> _EXERCISE INSTRUCTIONS_:
Every line of the data must be copied exactly.

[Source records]
════════════════════
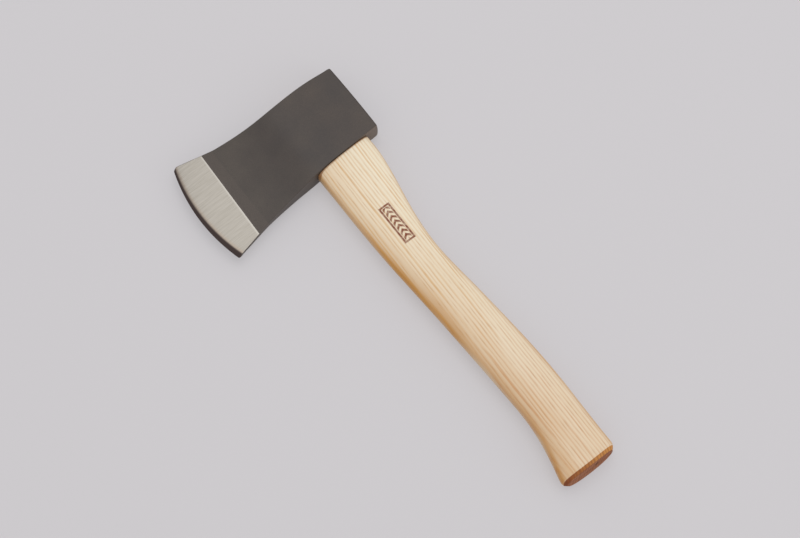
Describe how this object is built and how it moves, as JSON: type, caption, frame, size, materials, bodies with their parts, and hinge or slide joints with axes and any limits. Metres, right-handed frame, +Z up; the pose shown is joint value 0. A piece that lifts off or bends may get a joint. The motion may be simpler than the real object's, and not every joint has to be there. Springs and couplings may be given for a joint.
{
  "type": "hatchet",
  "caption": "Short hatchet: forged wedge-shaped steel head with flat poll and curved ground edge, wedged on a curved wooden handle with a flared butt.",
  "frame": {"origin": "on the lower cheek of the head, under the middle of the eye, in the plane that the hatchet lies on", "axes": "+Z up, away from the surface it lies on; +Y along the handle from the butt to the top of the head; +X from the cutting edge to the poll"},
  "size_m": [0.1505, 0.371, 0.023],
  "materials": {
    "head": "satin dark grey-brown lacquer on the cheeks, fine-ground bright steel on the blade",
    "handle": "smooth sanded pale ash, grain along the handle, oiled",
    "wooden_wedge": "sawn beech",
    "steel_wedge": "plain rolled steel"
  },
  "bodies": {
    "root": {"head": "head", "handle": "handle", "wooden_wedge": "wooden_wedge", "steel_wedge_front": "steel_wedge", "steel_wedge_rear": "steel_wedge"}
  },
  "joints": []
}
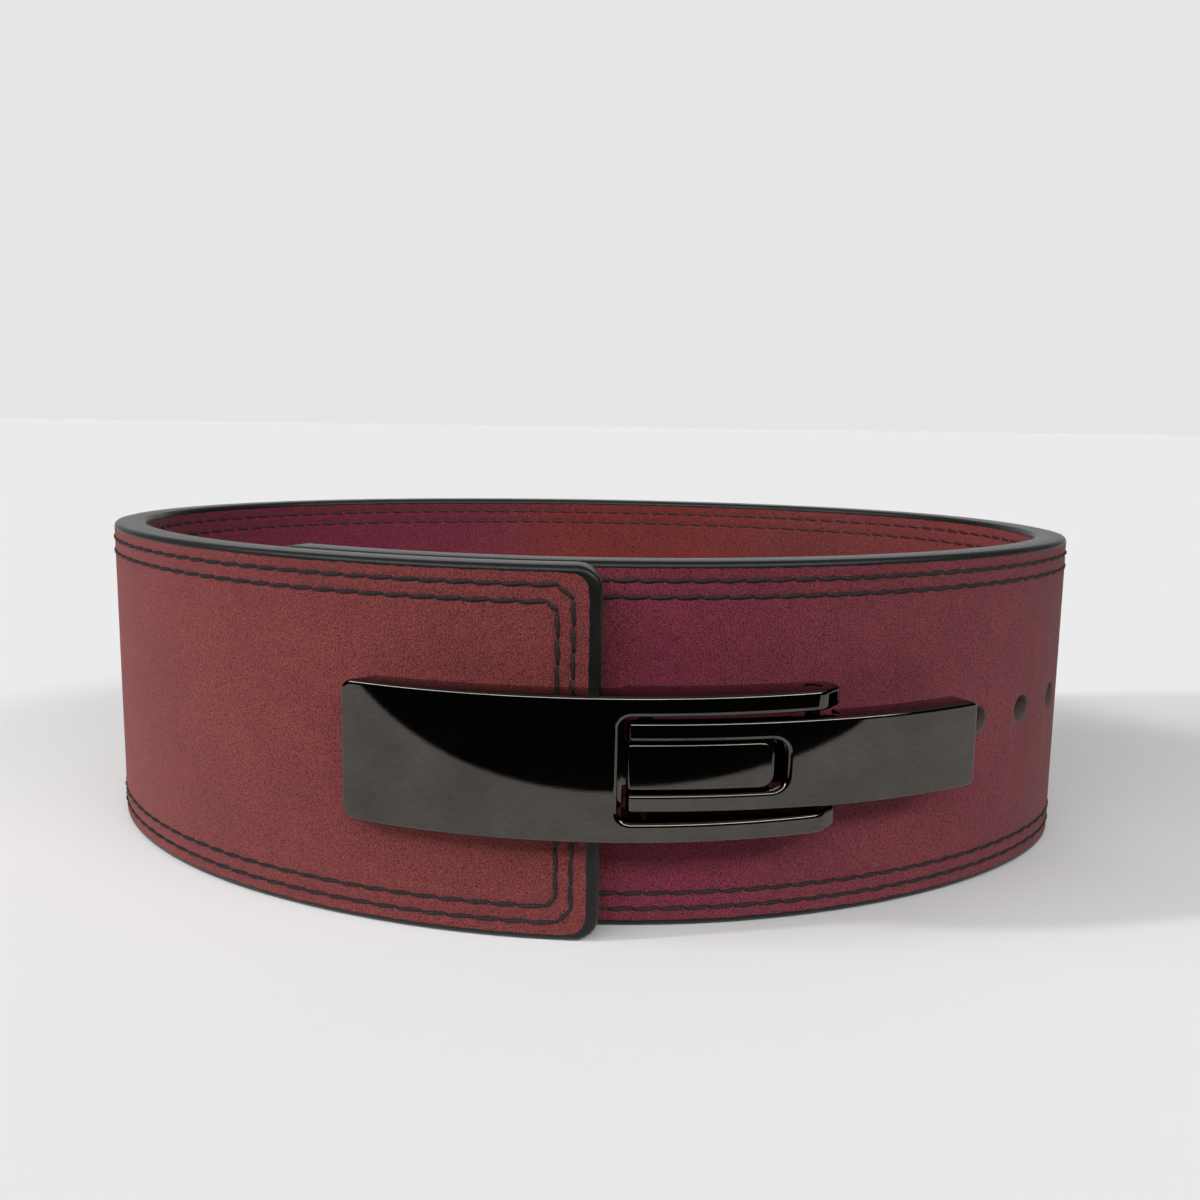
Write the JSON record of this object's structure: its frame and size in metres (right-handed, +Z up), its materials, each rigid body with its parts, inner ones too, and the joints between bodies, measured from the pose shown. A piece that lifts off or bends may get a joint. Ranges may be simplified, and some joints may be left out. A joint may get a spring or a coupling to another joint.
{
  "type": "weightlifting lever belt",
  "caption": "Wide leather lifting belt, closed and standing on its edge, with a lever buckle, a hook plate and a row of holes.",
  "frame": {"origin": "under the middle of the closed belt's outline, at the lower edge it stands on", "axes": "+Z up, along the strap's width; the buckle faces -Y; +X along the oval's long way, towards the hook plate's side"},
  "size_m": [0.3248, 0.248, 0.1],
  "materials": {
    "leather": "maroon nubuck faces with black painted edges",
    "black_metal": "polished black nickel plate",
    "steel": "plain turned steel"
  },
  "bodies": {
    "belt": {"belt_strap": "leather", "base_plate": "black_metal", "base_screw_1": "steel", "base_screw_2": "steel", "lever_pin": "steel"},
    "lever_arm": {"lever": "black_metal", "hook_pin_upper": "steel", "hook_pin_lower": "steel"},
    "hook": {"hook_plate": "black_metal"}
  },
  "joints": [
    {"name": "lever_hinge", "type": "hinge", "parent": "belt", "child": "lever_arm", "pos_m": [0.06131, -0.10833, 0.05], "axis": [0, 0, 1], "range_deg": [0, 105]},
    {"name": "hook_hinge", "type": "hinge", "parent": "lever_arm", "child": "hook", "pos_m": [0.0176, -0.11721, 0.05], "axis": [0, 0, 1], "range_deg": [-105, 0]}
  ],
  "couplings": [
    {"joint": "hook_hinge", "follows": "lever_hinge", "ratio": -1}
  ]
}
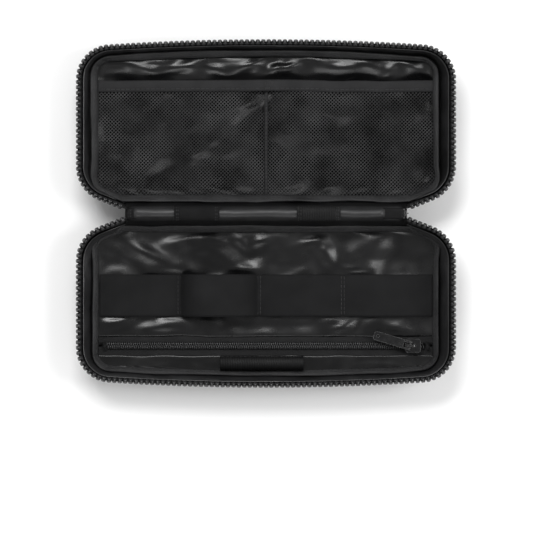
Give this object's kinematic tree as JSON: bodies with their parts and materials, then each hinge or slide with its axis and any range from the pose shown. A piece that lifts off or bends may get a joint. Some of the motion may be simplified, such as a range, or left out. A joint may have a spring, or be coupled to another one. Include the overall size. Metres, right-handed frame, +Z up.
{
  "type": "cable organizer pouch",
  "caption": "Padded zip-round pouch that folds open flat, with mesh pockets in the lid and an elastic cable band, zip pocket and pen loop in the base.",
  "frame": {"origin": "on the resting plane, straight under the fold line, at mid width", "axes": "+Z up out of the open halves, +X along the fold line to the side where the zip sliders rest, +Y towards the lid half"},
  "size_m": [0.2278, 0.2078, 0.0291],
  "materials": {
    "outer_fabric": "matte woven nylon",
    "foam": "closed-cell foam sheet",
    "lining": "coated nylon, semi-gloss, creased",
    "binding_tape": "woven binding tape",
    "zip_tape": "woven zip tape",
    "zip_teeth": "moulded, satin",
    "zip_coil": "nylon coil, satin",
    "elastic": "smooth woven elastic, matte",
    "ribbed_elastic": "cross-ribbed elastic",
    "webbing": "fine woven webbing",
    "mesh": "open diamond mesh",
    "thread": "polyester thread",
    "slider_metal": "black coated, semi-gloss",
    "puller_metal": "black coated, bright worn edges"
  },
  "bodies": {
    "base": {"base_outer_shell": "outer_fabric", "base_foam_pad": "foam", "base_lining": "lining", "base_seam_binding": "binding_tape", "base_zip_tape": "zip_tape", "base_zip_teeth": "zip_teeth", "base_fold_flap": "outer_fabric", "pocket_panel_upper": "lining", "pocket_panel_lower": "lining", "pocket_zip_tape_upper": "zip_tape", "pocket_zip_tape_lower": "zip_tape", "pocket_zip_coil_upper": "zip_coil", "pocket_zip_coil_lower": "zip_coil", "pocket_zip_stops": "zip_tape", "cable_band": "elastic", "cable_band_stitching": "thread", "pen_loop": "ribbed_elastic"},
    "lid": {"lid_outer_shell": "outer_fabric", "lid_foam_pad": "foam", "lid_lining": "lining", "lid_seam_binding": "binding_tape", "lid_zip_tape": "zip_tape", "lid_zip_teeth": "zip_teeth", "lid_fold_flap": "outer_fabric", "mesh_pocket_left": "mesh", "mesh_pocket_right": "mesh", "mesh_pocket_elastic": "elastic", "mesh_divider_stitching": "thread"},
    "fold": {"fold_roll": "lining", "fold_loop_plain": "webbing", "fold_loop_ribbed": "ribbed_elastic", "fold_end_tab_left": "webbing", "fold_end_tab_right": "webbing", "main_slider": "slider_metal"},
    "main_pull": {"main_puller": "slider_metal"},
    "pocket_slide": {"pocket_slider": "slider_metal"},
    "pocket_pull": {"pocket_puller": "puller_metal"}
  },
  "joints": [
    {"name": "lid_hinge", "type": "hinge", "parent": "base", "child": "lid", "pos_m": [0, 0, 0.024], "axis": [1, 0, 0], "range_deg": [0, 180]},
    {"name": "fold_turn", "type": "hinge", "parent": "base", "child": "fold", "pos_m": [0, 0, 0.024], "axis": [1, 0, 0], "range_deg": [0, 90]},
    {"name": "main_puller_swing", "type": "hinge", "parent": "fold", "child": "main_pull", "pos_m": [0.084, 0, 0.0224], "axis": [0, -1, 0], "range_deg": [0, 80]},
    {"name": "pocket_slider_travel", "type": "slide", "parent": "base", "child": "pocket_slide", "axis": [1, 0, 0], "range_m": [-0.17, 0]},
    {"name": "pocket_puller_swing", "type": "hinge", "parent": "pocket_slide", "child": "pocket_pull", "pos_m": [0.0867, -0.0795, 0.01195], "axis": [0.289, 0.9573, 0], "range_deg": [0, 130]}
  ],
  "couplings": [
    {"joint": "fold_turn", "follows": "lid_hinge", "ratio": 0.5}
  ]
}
════════════════════
> _OUTPUT OF THE EXERCISE_:
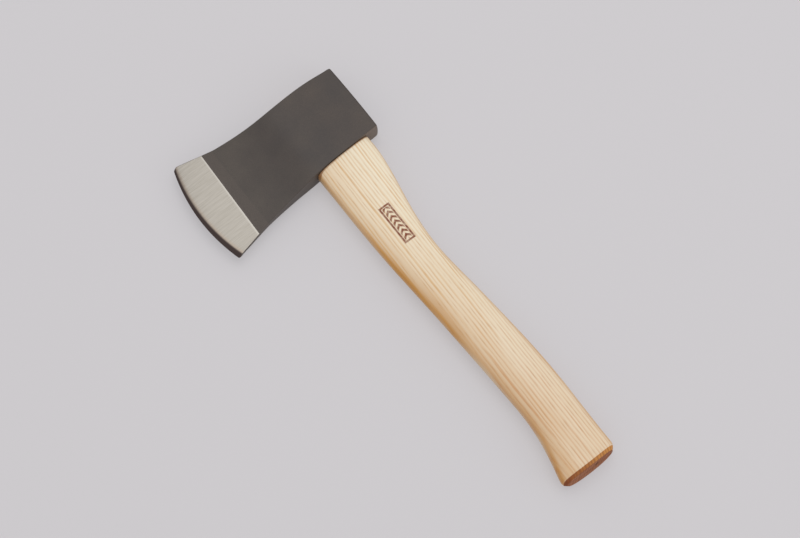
Describe how this object is built and how it moves, as JSON: type, caption, frame, size, materials, bodies with their parts, and hinge or slide joints with axes and any limits. Metres, right-handed frame, +Z up; the pose shown is joint value 0. A piece that lifts off or bends may get a joint. The motion may be simpler than the real object's, and not every joint has to be there. Springs and couplings may be given for a joint.
{
  "type": "hatchet",
  "caption": "Short hatchet: forged wedge-shaped steel head with flat poll and curved ground edge, wedged on a curved wooden handle with a flared butt.",
  "frame": {"origin": "on the lower cheek of the head, under the middle of the eye, in the plane that the hatchet lies on", "axes": "+Z up, away from the surface it lies on; +Y along the handle from the butt to the top of the head; +X from the cutting edge to the poll"},
  "size_m": [0.1505, 0.371, 0.023],
  "materials": {
    "head": "satin dark grey-brown lacquer on the cheeks, fine-ground bright steel on the blade",
    "handle": "smooth sanded pale ash, grain along the handle, oiled",
    "wooden_wedge": "sawn beech",
    "steel_wedge": "plain rolled steel"
  },
  "bodies": {
    "root": {"head": "head", "handle": "handle", "wooden_wedge": "wooden_wedge", "steel_wedge_front": "steel_wedge", "steel_wedge_rear": "steel_wedge"}
  },
  "joints": []
}
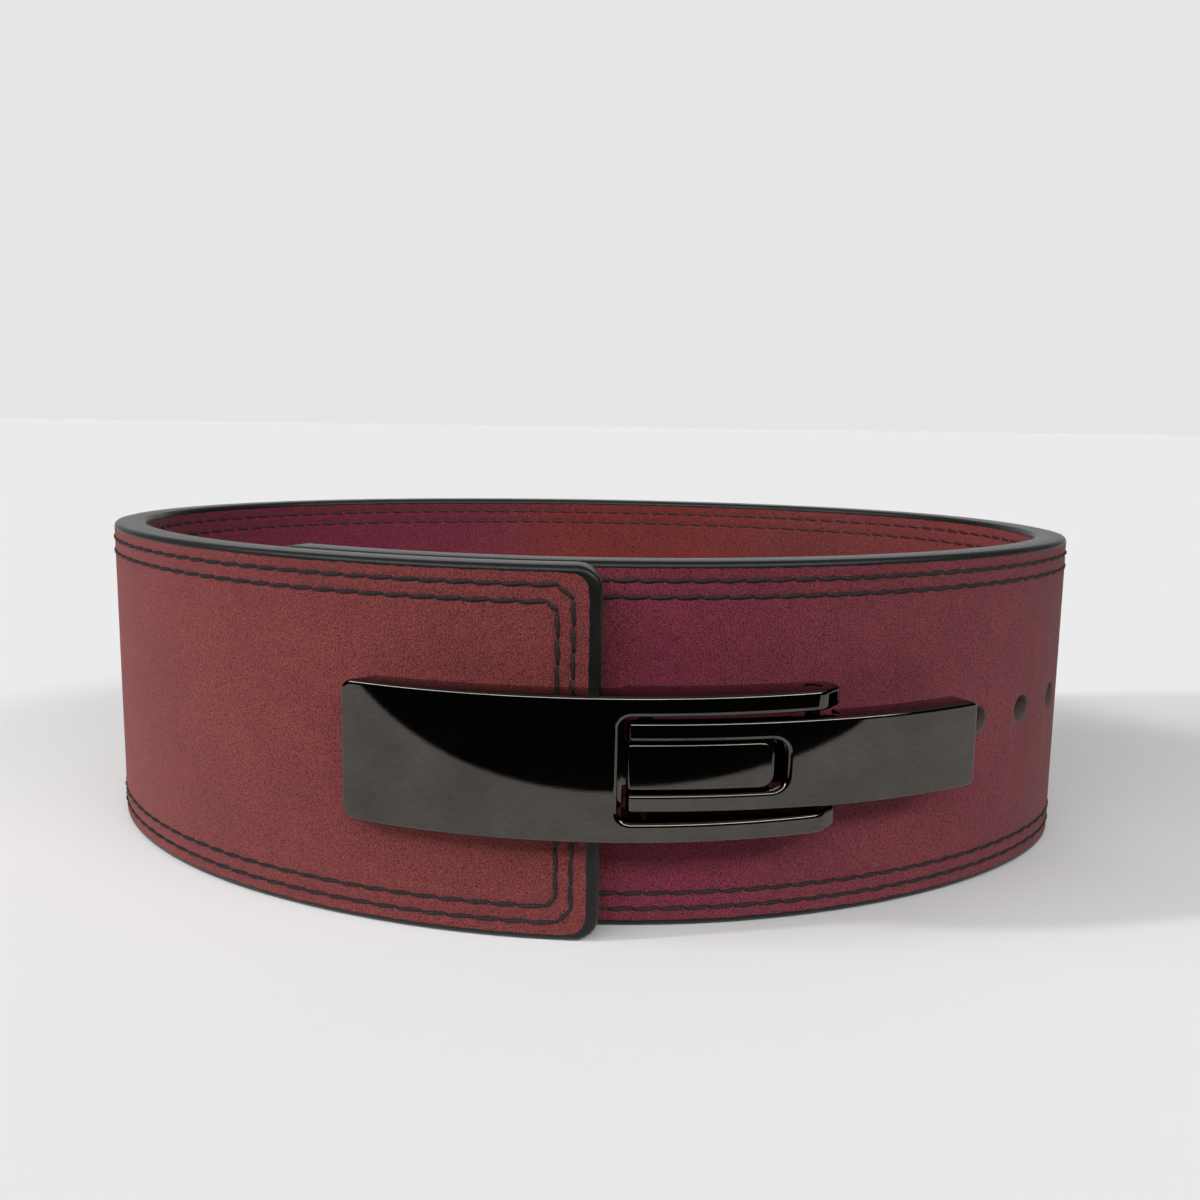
Write the JSON record of this object's structure: its frame and size in metres (right-handed, +Z up), its materials, each rigid body with its parts, inner ones too, and the joints between bodies, measured from the pose shown. A piece that lifts off or bends may get a joint. Ranges may be simplified, and some joints may be left out. A joint may get a spring or a coupling to another joint.
{
  "type": "weightlifting lever belt",
  "caption": "Wide leather lifting belt, closed and standing on its edge, with a lever buckle, a hook plate and a row of holes.",
  "frame": {"origin": "under the middle of the closed belt's outline, at the lower edge it stands on", "axes": "+Z up, along the strap's width; the buckle faces -Y; +X along the oval's long way, towards the hook plate's side"},
  "size_m": [0.3248, 0.248, 0.1],
  "materials": {
    "leather": "maroon nubuck faces with black painted edges",
    "black_metal": "polished black nickel plate",
    "steel": "plain turned steel"
  },
  "bodies": {
    "belt": {"belt_strap": "leather", "base_plate": "black_metal", "base_screw_1": "steel", "base_screw_2": "steel", "lever_pin": "steel"},
    "lever_arm": {"lever": "black_metal", "hook_pin_upper": "steel", "hook_pin_lower": "steel"},
    "hook": {"hook_plate": "black_metal"}
  },
  "joints": [
    {"name": "lever_hinge", "type": "hinge", "parent": "belt", "child": "lever_arm", "pos_m": [0.06131, -0.10833, 0.05], "axis": [0, 0, 1], "range_deg": [0, 105]},
    {"name": "hook_hinge", "type": "hinge", "parent": "lever_arm", "child": "hook", "pos_m": [0.0176, -0.11721, 0.05], "axis": [0, 0, 1], "range_deg": [-105, 0]}
  ],
  "couplings": [
    {"joint": "hook_hinge", "follows": "lever_hinge", "ratio": -1}
  ]
}
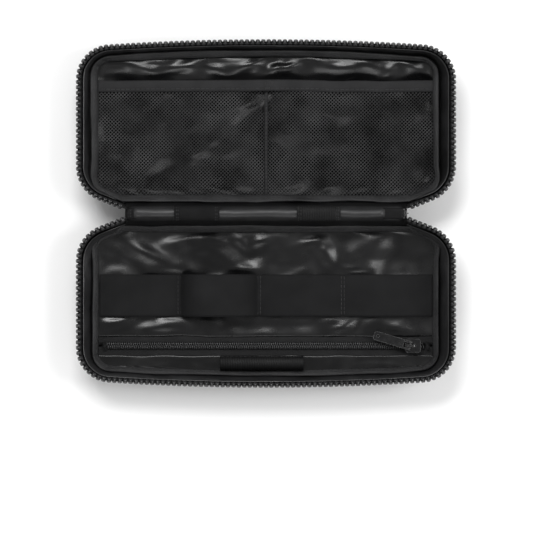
Give this object's kinematic tree as JSON: bodies with their parts and materials, then each hinge or slide with its axis and any range from the pose shown. A piece that lifts off or bends may get a joint. Some of the motion may be simplified, such as a range, or left out. A joint may have a spring, or be coupled to another one. Include the overall size. Metres, right-handed frame, +Z up.
{
  "type": "cable organizer pouch",
  "caption": "Padded zip-round pouch that folds open flat, with mesh pockets in the lid and an elastic cable band, zip pocket and pen loop in the base.",
  "frame": {"origin": "on the resting plane, straight under the fold line, at mid width", "axes": "+Z up out of the open halves, +X along the fold line to the side where the zip sliders rest, +Y towards the lid half"},
  "size_m": [0.2278, 0.2078, 0.0291],
  "materials": {
    "outer_fabric": "matte woven nylon",
    "foam": "closed-cell foam sheet",
    "lining": "coated nylon, semi-gloss, creased",
    "binding_tape": "woven binding tape",
    "zip_tape": "woven zip tape",
    "zip_teeth": "moulded, satin",
    "zip_coil": "nylon coil, satin",
    "elastic": "smooth woven elastic, matte",
    "ribbed_elastic": "cross-ribbed elastic",
    "webbing": "fine woven webbing",
    "mesh": "open diamond mesh",
    "thread": "polyester thread",
    "slider_metal": "black coated, semi-gloss",
    "puller_metal": "black coated, bright worn edges"
  },
  "bodies": {
    "base": {"base_outer_shell": "outer_fabric", "base_foam_pad": "foam", "base_lining": "lining", "base_seam_binding": "binding_tape", "base_zip_tape": "zip_tape", "base_zip_teeth": "zip_teeth", "base_fold_flap": "outer_fabric", "pocket_panel_upper": "lining", "pocket_panel_lower": "lining", "pocket_zip_tape_upper": "zip_tape", "pocket_zip_tape_lower": "zip_tape", "pocket_zip_coil_upper": "zip_coil", "pocket_zip_coil_lower": "zip_coil", "pocket_zip_stops": "zip_tape", "cable_band": "elastic", "cable_band_stitching": "thread", "pen_loop": "ribbed_elastic"},
    "lid": {"lid_outer_shell": "outer_fabric", "lid_foam_pad": "foam", "lid_lining": "lining", "lid_seam_binding": "binding_tape", "lid_zip_tape": "zip_tape", "lid_zip_teeth": "zip_teeth", "lid_fold_flap": "outer_fabric", "mesh_pocket_left": "mesh", "mesh_pocket_right": "mesh", "mesh_pocket_elastic": "elastic", "mesh_divider_stitching": "thread"},
    "fold": {"fold_roll": "lining", "fold_loop_plain": "webbing", "fold_loop_ribbed": "ribbed_elastic", "fold_end_tab_left": "webbing", "fold_end_tab_right": "webbing", "main_slider": "slider_metal"},
    "main_pull": {"main_puller": "slider_metal"},
    "pocket_slide": {"pocket_slider": "slider_metal"},
    "pocket_pull": {"pocket_puller": "puller_metal"}
  },
  "joints": [
    {"name": "lid_hinge", "type": "hinge", "parent": "base", "child": "lid", "pos_m": [0, 0, 0.024], "axis": [1, 0, 0], "range_deg": [0, 180]},
    {"name": "fold_turn", "type": "hinge", "parent": "base", "child": "fold", "pos_m": [0, 0, 0.024], "axis": [1, 0, 0], "range_deg": [0, 90]},
    {"name": "main_puller_swing", "type": "hinge", "parent": "fold", "child": "main_pull", "pos_m": [0.084, 0, 0.0224], "axis": [0, -1, 0], "range_deg": [0, 80]},
    {"name": "pocket_slider_travel", "type": "slide", "parent": "base", "child": "pocket_slide", "axis": [1, 0, 0], "range_m": [-0.17, 0]},
    {"name": "pocket_puller_swing", "type": "hinge", "parent": "pocket_slide", "child": "pocket_pull", "pos_m": [0.0867, -0.0795, 0.01195], "axis": [0.289, 0.9573, 0], "range_deg": [0, 130]}
  ],
  "couplings": [
    {"joint": "fold_turn", "follows": "lid_hinge", "ratio": 0.5}
  ]
}